Raja of Mayurbhanj
- Reign: c. 1863 – c. 1868
- Predecessor: Jadunath Bhanj Deo
- Successor: Krishna Chandra Bhanj Deo
- Died: c. 1868
- House: Mayurbhanj
- Dynasty: Bhanja
- Father: Jadunath Bhanj Deo

= Shrinath Bhanj Deo =

Raja of Mayurbhanj (1863 - 1868)

Shrinath Bhanj Deo was the Raja of Mayurbhanj from 1863 until his death in 1868.
==Biography==
He was born to Jadunath Bhanj Deo, the Raja of Mayurbhanj. Upon his father's death in 1863, he succeeded to his title, rank, and dignity. He proved himself a weak and incapable ruler. During his reign, the affairs of state fell into disarray. The people of Bamanghati and Upperbhag resorted to looting and rioting. In response, the administration of Bamanghati was taken over by the Deputy Commissioner of Singhbhum in 1866, and a police station was established at Bankati to keep the people of Upperbhag in check.
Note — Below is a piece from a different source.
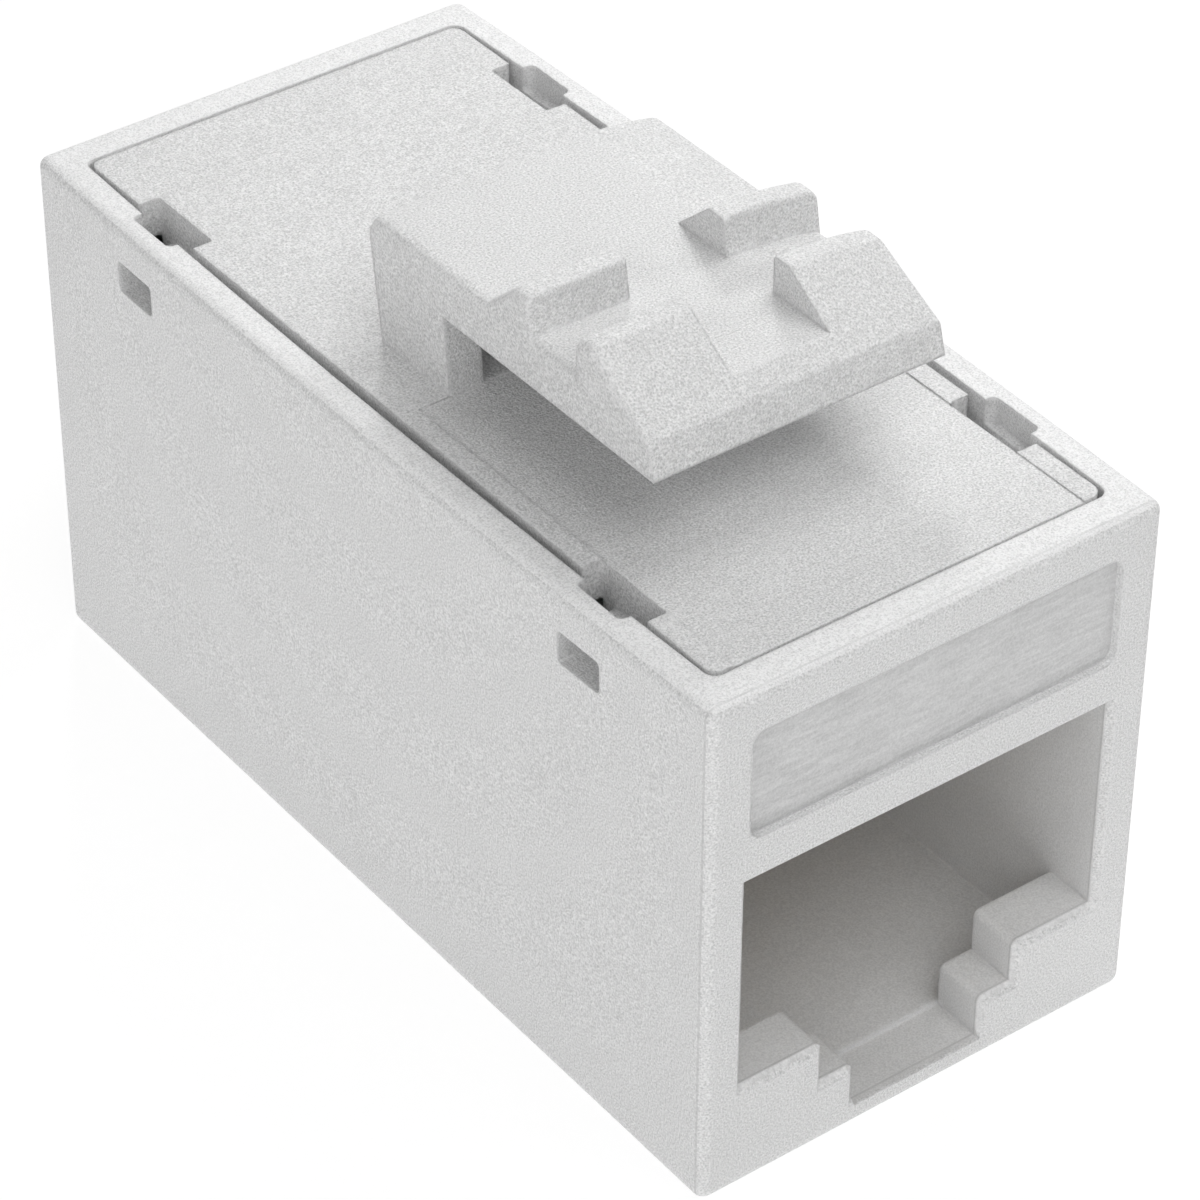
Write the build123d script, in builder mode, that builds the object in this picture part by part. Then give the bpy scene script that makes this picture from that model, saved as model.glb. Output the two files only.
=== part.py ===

He built Banthia Jagannath, a temple, in Baripada.

He died in 1868. He had, during his lifetime, adopted a Brahmin boy as his son and wished for him to succeed to his title, rank, and dignity; however, this idea was opposed by all, and upon his death, he was succeeded by his nephew, Krishna Chandra Bhanj Deo.